>>>>> "RR" == Raymond Raymond <[EMAIL PROTECTED]> writes:
RR> Hi, everyone, I am a graduate student and trying to do some research
RR> with Derby.
RR> I am interested in the "Autonomic checkpointing timing and log file
RR> size" issue on the
RR> to-do list. I would like to know is there anyone else who is
RR> interested in that? or
RR> anyone who can give me some suggestions or direction about that issue?
Currently, you can configure the checkpoint interval and log file size
of Derby by setting the properties:
derby.storage.logSwitchInterval (default 1 MB)
derby.storage.checkpointInterval (default 10 MB)
(None of these seems to be documented in the manuals, and the JavaDoc
for LogFactory.recover() gives wrong (out-dated?) defaults).
This means that by default all log files will be 1 MB, and a checkpoint
is made for every tenth log file.
In order to know when it is useful to change the defaults, one has to
consider the purpose of a checkpoint:
1) Reduced recovery times.

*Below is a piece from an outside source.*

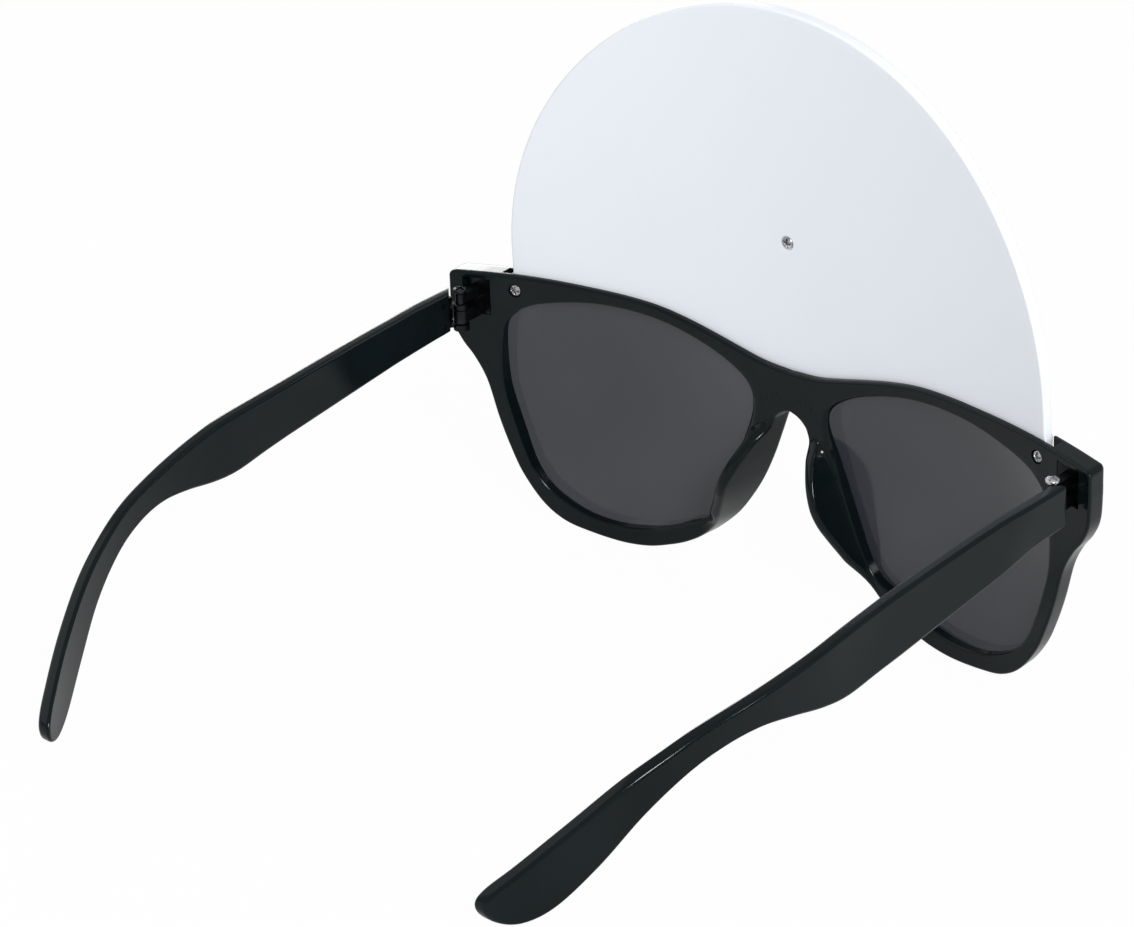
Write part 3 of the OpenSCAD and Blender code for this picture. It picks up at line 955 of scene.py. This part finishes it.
@dataclass
class Screw:
    """A small cross-head screw: its head is a shallow dome with a cross sunk into it.

    The cross's arms have half a width of arm and a length of reach, both shares of the head's radius, as
    are the width of their slopes and their depth. From rim outwards the head falls off by fall, in mm.
    """

    name: str
    head: float
    matrix: Matrix
    node: str
    finish: PlatedSteel
    body: str = "front"
    high: float = 0.4
    dome: float = 0.24
    shank: float = 0.6
    length: float = 3.0
    arm: float = 0.16
    reach: float = 0.74
    slope: float = 0.10
    sunk: float = 0.5
    rim: float = 0.88
    fall: float = 0.10

    def build(self) -> bpy.types.Object:
        """Lays the head as a depth over radius and angle.

        The dome stands dome * (1 - (r / head)^2) above the edge. The cross is sunk wherever a point is
        nearer to the middle than arm one way and reach the other way, with a slope at its border.
        """
        t = np.linspace(0, 2 * math.pi, 96, endpoint=False)
        r = np.append(np.linspace(0, self.rim, 22), [0.94, 0.98, 1.0]) * self.head
        rr, tt = np.meshgrid(r, t)
        x, y = rr * np.cos(tt), rr * np.sin(tt)
        arm, reach = self.arm * self.head, self.reach * self.head
        upright = np.maximum(np.abs(x) - arm, np.abs(y) - reach)
        level = np.maximum(np.abs(y) - arm, np.abs(x) - reach)
        cross = np.clip(0.5 - np.minimum(upright, level) / (self.slope * self.head), 0, 1)
        top = -self.dome * (1 - (rr / self.head)**2) + self.sunk * self.head * cross
        edge = np.clip((rr / self.head - self.rim) / (1 - self.rim), 0, 1)
        top = top + self.fall * edge**2
        tail = turned([(self.head, 0.4 * self.high), (0.72 * self.head, self.high), (self.shank, self.high),
                       (self.shank, self.length), (0, self.length)], 96)
        points = np.concatenate([np.stack([x, y, top], axis=-1), tail], axis=1)
        thing = Shell().add(moved(points, self.matrix), True).build(self.name, 1e-6)
        evened(thing, 55)
        self.finish.dress(thing, "plated_steel")
        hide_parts(self.node)
        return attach(thing, self.body)


@dataclass
class Temples:
    """The two temples: straight blades that droop, widen into a paddle and bend inwards.

    The edge is a side view of the outline and the spine its middle line, each point as the way back and z.
    Each row of pairs joins a place on the outline to one on the spine, with counts points from it to the
    next.
    """

    thick: float = 2.5
    cant: float = 0.09
    bend_start: float = 55.3
    bend_radius: float = 118.0
    round_edge: float = 0.7
    hinge_s: float = 3.95
    hinge_n: float = 3.1
    edge: Points = ((-4.05, -1.7), (12, -2.1), (33, -3.5), (54, -5.4), (64, -6.9), (76, -9.1), (85, -11.1),
                    (92, -13.6), (100, -17.3), (109, -23.3), (116, -28.6), (120.6, -32.3), (122, -35),
                    (120.6, -37.6), (117, -38.8), (112, -37), (105, -31.2), (97, -23.6), (89, -18.3),
                    (82, -15.8), (75, -15), (68, -15.8), (61, -17.1), (55, -17.4), (47, -16.2), (36, -14.7),
                    (15, -11.9), (4, -10.4), (-4.05, -9.9))
    spine: Points = ((-2.0, -5.8), (15, -7.0), (36, -9.0), (55, -11.2), (68, -11.6), (76, -12.1),
                     (84, -13.6), (92, -16.8), (100, -21.6), (108, -28.2), (114, -33.2))
    pairs: Points = ((-4.05, -1.7, -2, -5.8), (36, -3.7, 36, -9.0), (76, -9.1, 76, -12.1),
                     (100, -17.3, 100, -21.6), (116, -28.6, 114, -33.2), (122, -35, 114, -33.2),
                     (117, -38.8, 114, -33.2), (97, -23.6, 100, -21.6), (75, -15, 76, -12.1),
                     (36, -14.7, 36, -9.0), (-4.05, -9.9, -2, -5.8))
    counts: tuple = (30, 34, 34, 24, 26, 22, 30, 34, 34, 30, 16)
    rivet_z: tuple = (-3.9, -8.3)

    def bent(self, plane: Grid, inset: Grid) -> Grid:
        """Takes a side view of the blade to its own frame: outward, forward and up.

        From where the bend starts, a point at a distance in from the outer face lies on a circle of the
        bend's radius less that distance, so its outward place is the root of (R - inset)^2 - (s - s0)^2,
        less R. Between the hinge and the paddle the blade also leans, its top inwards.
        """
        s, z = plane[..., 0], plane[..., 1]
        mitre = 1.036 * inset * np.clip(1 - (s + 4.05) / 4, 0, 1)
        s = s + mitre
        past = np.maximum(s - self.bend_start, 0)
        outward = np.sqrt((self.bend_radius - inset)**2 - past**2) - self.bend_radius
        outward = outward - self.cant * np.interp(s, (5, 13, 42, 60), (0, 1, 1, 0)) * (z + 0.13 * s + 5)
        return np.stack([outward, -s, z], axis=-1)

    def frame(self, side: Side) -> Matrix:
        """The frame of a temple at rest, turned about its hinge. The left one's is mirrored."""
        flip = Matrix.Scale(side.value, 4, (1, 0, 0))
        return (G.matrix @ flip @ Matrix.Translation((G.hinge_x, -G.hinge_back, 0))
                @ Matrix.Rotation(math.radians(-side.value * G.swing), 4, "Z")
                @ Matrix.Translation((self.hinge_n, -self.hinge_s, 0)))

    def blade(self, side: Side) -> bpy.types.Object:
        """Lays a rounded section from the blade's middle line to its outline, and drills the rivet holes."""
        start = np.linspace(self.edge[-1], self.edge[0], 30)[1:-1]
        outline = np.vstack([spline(self.edge, 24), start])
        spine = spline(self.spine, 24)
        outer = paced(outline, [pair[:2] for pair in self.pairs], self.counts, closed=True)
        stops = [pair[2:] for pair in self.pairs[:5]]
        there = paced(spine, stops, self.counts[:4])
        back = paced(spine, stops, self.counts[9:5:-1])[::-1]
        tip = np.broadcast_to(spine[-1], (sum(self.counts[4:6]), 2))
        inner = np.vstack([there[:-1], tip, back[:-1], np.broadcast_to(spine[0], (self.counts[-1], 2))])
        section = Section.slab(0, self.thick, self.round_edge, flat=6)
        plane, depth = section.across(inner, outer)
        thing = wrapped(f"{side.word}_blade", moved(self.bent(plane, depth), self.frame(side)))
        holes = []
        for z in self.rivet_z:
            turn = Matrix.Translation((-self.thick, 0, z)) @ Matrix.Rotation(math.pi / 2, 4, "Y")
            holes.append(spun("hole", ((0, -1), (0.52, -1), (0.52, 2), (0, 2)), self.frame(side) @ turn, 24))
        evened(carved(thing, holes))
        BLACK.dress(thing, "black_plastic")
        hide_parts(f"{side.word}_temple")
        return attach(thing, f"{side.word}_arm")

    def build(self) -> list[bpy.types.Object]:
        """Makes both temples."""
        return [self.blade(side) for side in Side]


@dataclass
class Hardware:
    """All screws, and the finish of the hinge halves and rivets, which are the solids themselves."""

    plate: Plate

    def build(self) -> list[bpy.types.Object]:
        """Makes the screws, and dresses the hinges and rivets."""
        made = []
        for side in Side:
            spot = G.radial(side.value * self.plate.tab_x, self.plate.tab_z, 0.25)
            screw = Screw(f"{side.word}_cross_screw", 1.15, spot, f"{side.word}_plate_screw", STEEL)
            made.append(screw.build())
            pivot = (G.matrix @ Matrix.Translation((side.value * G.hinge_x, -G.hinge_back, -1.4))
                     @ Matrix.Rotation(math.pi, 4, "X"))
            # The left pivot screw takes the dark steel as painted shade, so it shows darker than the matching
            # right one.
            metal = DARK_STEEL_AND_SHADE if side is Side.LEFT else STEEL
            screw = Screw(f"{side.word}_pivot_screw", 1.35, pivot, f"{side.word}_hinge_screw", metal,
                          high=0.88, length=8.45)
            made.append(screw.build())
            for part in ("frame_hinge", "temple_hinge", "upper_rivet", "lower_rivet"):
                DARK_STEEL_AND_SHADE.dress(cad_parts[f"{side.word}_{part}"], "plated_steel")
        middle = self.plate.screw_frame() @ Matrix.Translation((0, 0, 0.05))
        made.append(Screw("middle_cross_screw", 1.15, middle, "centre_screw", STEEL, length=4).build())
        return made


# Studio


@dataclass
class Studio:
    """The camera, the pale floor and the soft lights.

    The spot is the camera's place in the glasses' frame. The surround's level is how bright it is as light
    and in gloss. The floor is matt in its tone, and bright by the shares to the camera, through a lens and
    in gloss.
    """

    azimuth: float = 40.575
    elevation: float = 27.0
    roll: float = -2.267
    spot: tuple = (458.845, -588.792, 361.577)
    lens: float = 144.31
    level: float = 0.47
    tone: float = 0.72
    shares: tuple = (0.975, 0.85, 0.1)

    def camera(self) -> None:
        """Aims the camera along its azimuth and elevation in the glasses' frame, rolls it and places it."""
        a, e, r = (math.radians(v) for v in (self.azimuth, self.elevation, self.roll))
        ahead = Vector((-math.sin(a) * math.cos(e), math.cos(a) * math.cos(e), -math.sin(e)))
        right = Vector((math.cos(a), math.sin(a), 0))
        up = right.cross(ahead)
        across = right * math.cos(r) + up * math.sin(r)
        upward = up * math.cos(r) - right * math.sin(r)
        turn = Matrix((across, upward, -ahead)).transposed().to_4x4()
        data = bpy.data.cameras.new("camera")
        data.lens, data.sensor_width, data.sensor_fit = self.lens, 36, "HORIZONTAL"
        data.clip_start, data.clip_end = 0.05, 30
        thing = bpy.data.objects.new("camera", data)
        thing.matrix_world = (Matrix.Translation(G.matrix @ Vector(self.spot))
                              @ Matrix.Rotation(G.tilt, 4, "X") @ turn)
        bpy.context.scene.collection.objects.link(thing)
        bpy.context.scene.camera = thing

    def light(self, name: str, where: tuple, size: tuple, power: float) -> None:
        """A soft light of a width and height, aimed at the middle of the glasses."""
        data = bpy.data.lights.new(name, "AREA")
        data.shape = "RECTANGLE"
        data.size, data.size_y = size
        data.energy = power
        thing = bpy.data.objects.new(name, data)
        thing.location = where
        thing.rotation_euler = (Vector((0, 0, 0.05)) - Vector(where)).to_track_quat("-Z", "Y").to_euler()
        bpy.context.scene.collection.objects.link(thing)

    def world(self) -> None:
        """A white surround, bright to the camera and through the lenses, which lights all sides evenly."""
        world = bpy.data.worlds.new("surround")
        world.use_nodes = True
        bpy.context.scene.world = world
        shader = Shader(world.node_tree)
        ray = shader.node("ShaderNodeLightPath")
        clear = ray.out("Is Camera Ray").larger(ray.out("Is Transmission Ray"))
        level = clear.larger(ray.out("Is Glossy Ray") * self.level).larger(self.level)
        shade = shader.node("ShaderNodeBackground", None, {"Color": (1.0, 1.0, 1.0), "Strength": level}).out()
        shader.finish(shade, "ShaderNodeOutputWorld")

    def floor(self) -> None:
        """A pale floor that keeps the object's shadow and shows nearly white."""
        corners = np.array([[[x, y, -0.0002] for y in (-6, 6)] for x in (-6, 6)], float)
        thing = Shell().add(corners).build("floor")
        made = bpy.data.materials.new("pale floor")
        made.use_nodes = True
        shader = Shader(made.node_tree)
        ray = shader.node("ShaderNodeLightPath")
        matt = shader.node("ShaderNodeBsdfDiffuse", None, {"Color": (self.tone,) * 3}).out()
        glow = shader.node("ShaderNodeEmission", None, {"Color": (1.0, 1.0, 1.0), "Strength": 1.0}).out()
        kinds = ("Is Camera Ray", "Is Transmission Ray", "Is Glossy Ray")
        seen, through, gloss = (ray.out(kind) * part for kind, part in zip(kinds, self.shares))
        share = seen.larger(through).larger(gloss)
        shader.finish(shader.node("ShaderNodeMixShader", None, {"Fac": share, 1: matt, 2: glow}).out())
        thing.data.materials.append(made)

    def build(self) -> None:
        """Makes the camera, the lights, the surround and the floor."""
        self.camera()
        self.light("key", (1.3, -0.9, 1.1), (0.4, 0.4), 24.0)
        self.light("fill", (-1.2, -0.6, 0.9), (1.2, 1.2), 3)
        self.light("back", (-1.15, 0.95, 0.5), (0.5, 0.4), 6)
        self.light("side", (1.4, 0.1, 0.3), (0.12, 0.5), 3)
        self.world()
        self.floor()
        bpy.context.scene.view_settings.view_transform = "Standard"


def corners(box: tuple) -> list[list[float]]:
    """A box's two corners as plain lists."""
    return [list(corner) for corner in box]


def main() -> None:
    """Builds every sub-assembly in order, and reports each piece."""
    logging.basicConfig(level=logging.INFO, format="%(name)s: %(message)s")
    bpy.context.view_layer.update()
    plate = Plate()
    made = [Front().build(plate), *Lenses().build(), *plate.build()]
    made += [*Temples().build(), *Hardware(plate).build()]
    for thing in made:
        LOG.info("%s: %d faces", thing.name, len(thing.data.polygons))
    Studio().build()
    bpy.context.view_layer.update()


if __name__ == "__main__":
    main()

Only log create after the penultimate
checkpoint needs to be redone at recovery. This also means that
older log files may be garbage-collected (as long as they do not
contain log records for transactions that are still not
terminated.)
To get short recovery times, one should keep the checkpoint
interval low. The trade-off is that frequent checkpoints will
increase I/O since you will have less updates to the same page
between two checkpoints. Hence, you will get more I/O per
database operation.
2) Flush dirty pages to disk. A checkpoint is a much more efficient
way to clean dirty pages in the db cache than to do it on demand
on a single page when one need to replace it with another.
Hence, one should make sure to do checkpoints often enough to
avoid that the whole cache is dirty.
Based on 2), one could initiate a new checkpoint when many pages in
the cache are dirty (e.g., 50% of the pages) and postpone a checkpoint
if few pages are dirty. The difficult part would be to determine how
long checkpoint intervals is acceptable with respect to impact on
recovery times.
I guess one could argue that for recovery times, it is the clock time
that matters. Hence, one could automatically increase the value of
derby.storage.checkpointInterval on more performant computers since it
will be able to process more log per time unit.
When would want to change the log switch interval? I think few would
care, but since the log files per default are preallocated, space will
be wasted if operations that perform a log switch (e.g., backup) is
performed when the current log file is nearly empty. On the other
hand, a small log file size will result many concurrent log files if
the checkpoint interval is very large.
Hope this helps a little,
--
Øystein